Cryptocurrencies vs. Bullion - Jeff Nielson

by Jeff Nielson, Sprott Money: Bitcoin and ethereum. By now, at least one of these names will be familiar to readers. These are “crypto-currencies”.

What is a crypto-currency? In general terms, a crypto-currency is a digital currency where the value/exchange rate of that currency is the product of a complex mathematical formula.

Proponents of these crypto-currencies are adamant that these formulae are valid and therefore this ensures the integrity of these new currencies. That point will be briefly addressed later in this article. For now the focus will be not on what crypto-currencies are, but rather what they are not.
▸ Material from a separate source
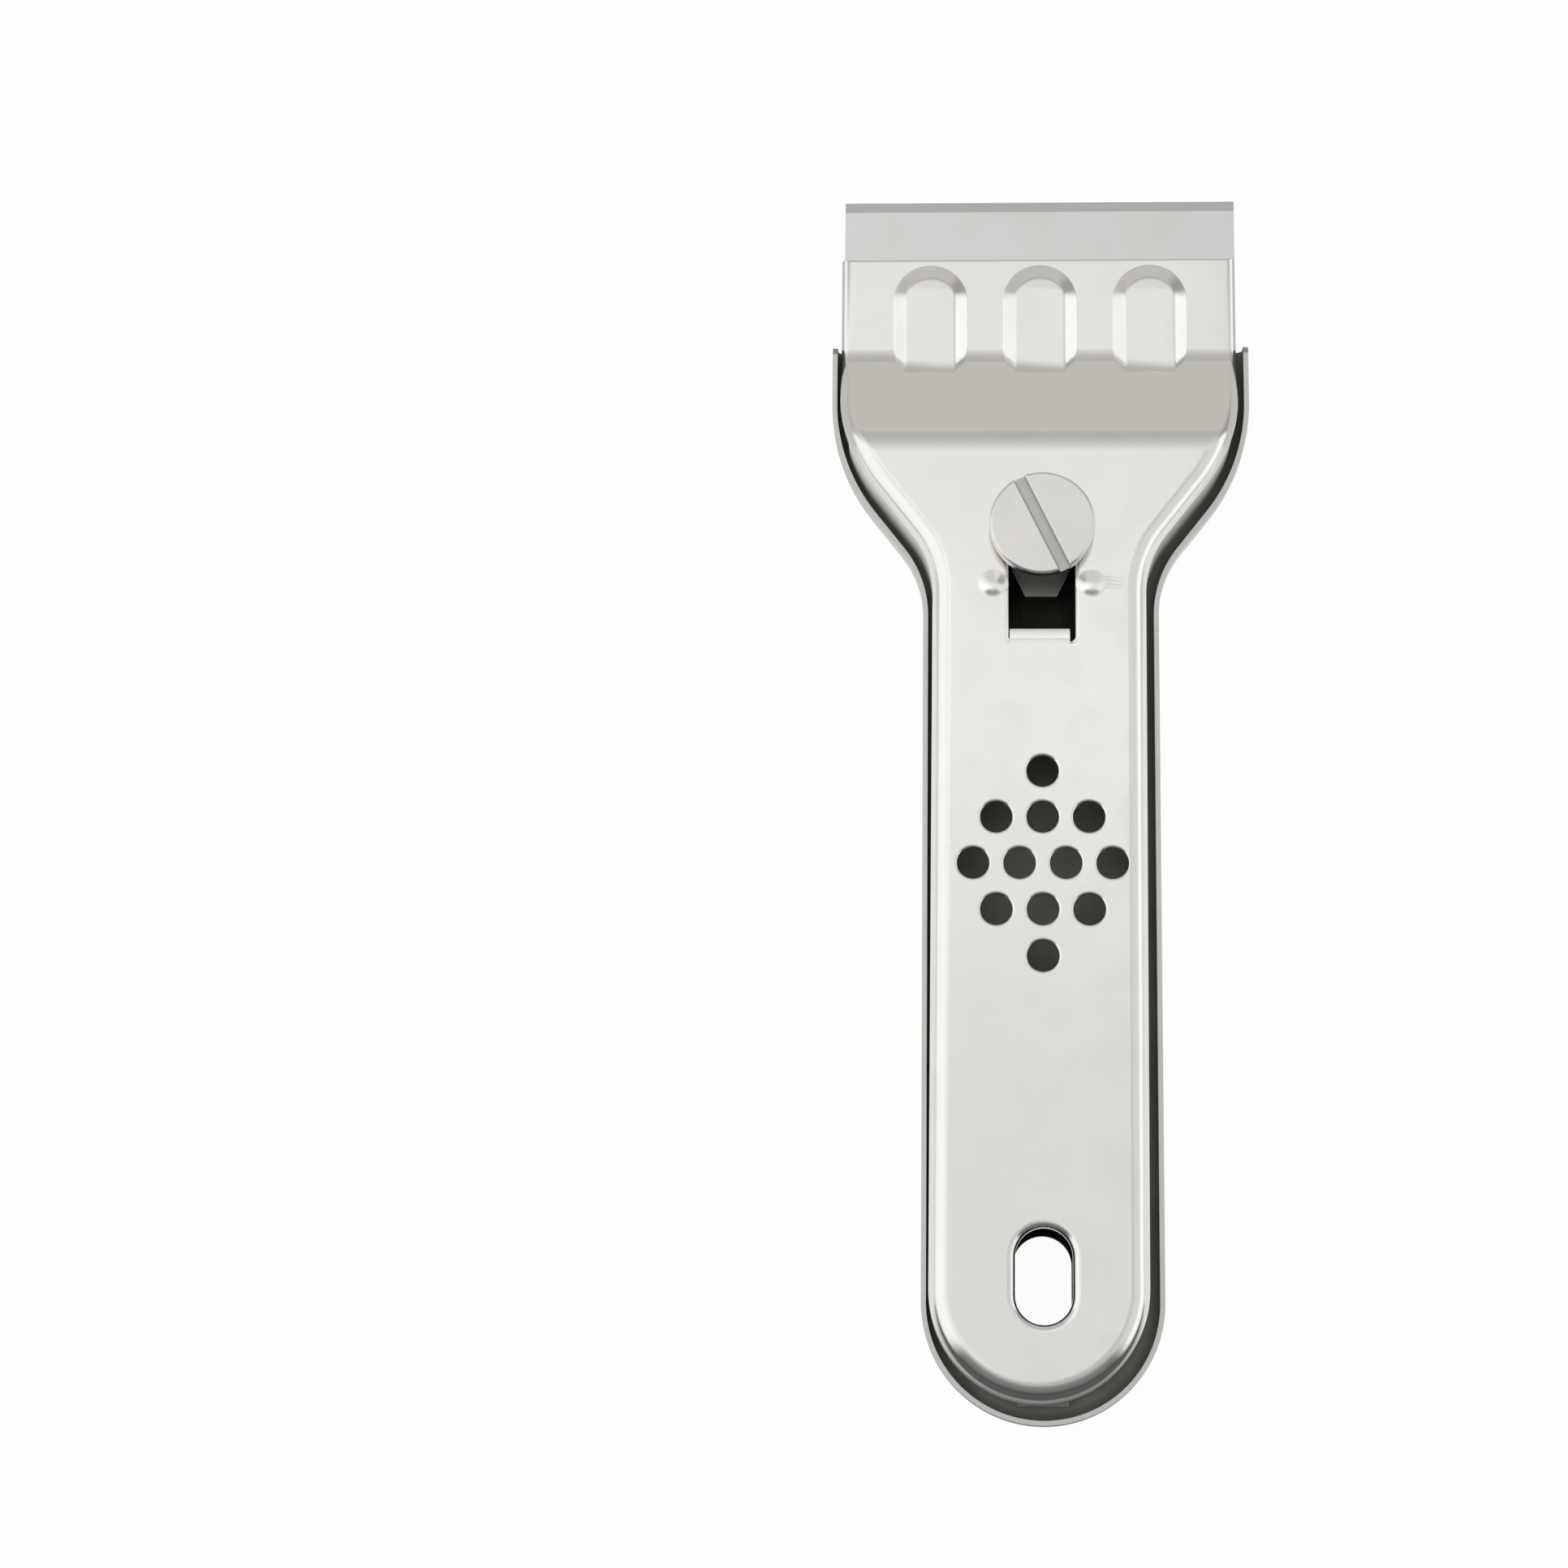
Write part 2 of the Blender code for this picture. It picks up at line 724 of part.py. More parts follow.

This brings us to precious metals. One of the main reasons for the invention of crypto-currencies is the realization (by smart people) of the need to have a medium of exchange outside of our fraudulent, corrupted monetary system.

The perversion of our once-legitimate monetary system has been the topic of many previous commentaries . However, perhaps no one has expressed that corruption more succinctly than one of the principal architects of this fraud.

In the absence of the gold standard, there is no way to protect savings from confiscation through inflation.

- Alan Greenspan ( 1966)

Even back in 1966, Greenspan spoke euphemistically. When Greenspan used the phrase “confiscation through inflation”, what he really meant was theft-by-money-printing.

A gold standard limits the creation of new currency (by central banks) to what can be officially backed by existing gold reserves. The infamous economic charlatan, John Maynard Keynes, referred to the gold standard as “the Golden Handcuffs” largely for this reason.

Keynes despised those Handcuffs. What happens when the Handcuffs are removed? There is no longer any limit on how much new currency can be conjured into existence by corrupt central banks: theft-by-money-printing. The concept is monstrously simple – dilution.

What happens when a corporation prints up a significant quantity of new shares? This dilutes the existing share structure and the value of the shares falls. The drop in value of these shares represents the “confiscation” of the wealth of existing shareholders: their shares are now worth less.

To where did that wealth disappear? Who confiscated that wealth? The recipients of the new shares.

The concept is identical with respect to our fraudulent “fiat currency” monetary system. The central bank conjures new currency into existence. The value of all existing currency declines. The central bank calls this decline in wealth (i.e. theft of wealth) “inflation”, and the criminal central bankers feign almost complete ignorance as to the source of this “inflation” – for obvious reasons.

Who effectively steals our wealth as the central banks create more of their funny-money? The recipients of this new funny-money: the Big Banks. The more funny-money the central banks create, the faster the Big Banks steal all of the wealth of existing currency holders. It is literally the world’s largest organized crime.

Why is a gold standard different? A gold standard is an Honest Money system. As previously noted, the fact that all currency must be backed by gold precludes the central banks from engaging in their theft-by-money-printing crime of dilution.

Another way of describing the gold standard is to refer to it as a real money system. Having a paper currency backed directly by gold is little different from simply using gold coins as currency directly. And gold itself is real money.

This brings us to an elementary definition of which many readers will not be familiar. What is money? While the expression of this definition varies slightly from source to source, the elements of the definition of good money are consistent.

1) It must be uniform

2) It must be evenly divisible

3) It must be rare or precious

4) It must be a store of value

Good money must be uniform: each unit of currency must be identical to all other units. It must be evenly divisible. We must be able to create various denominations.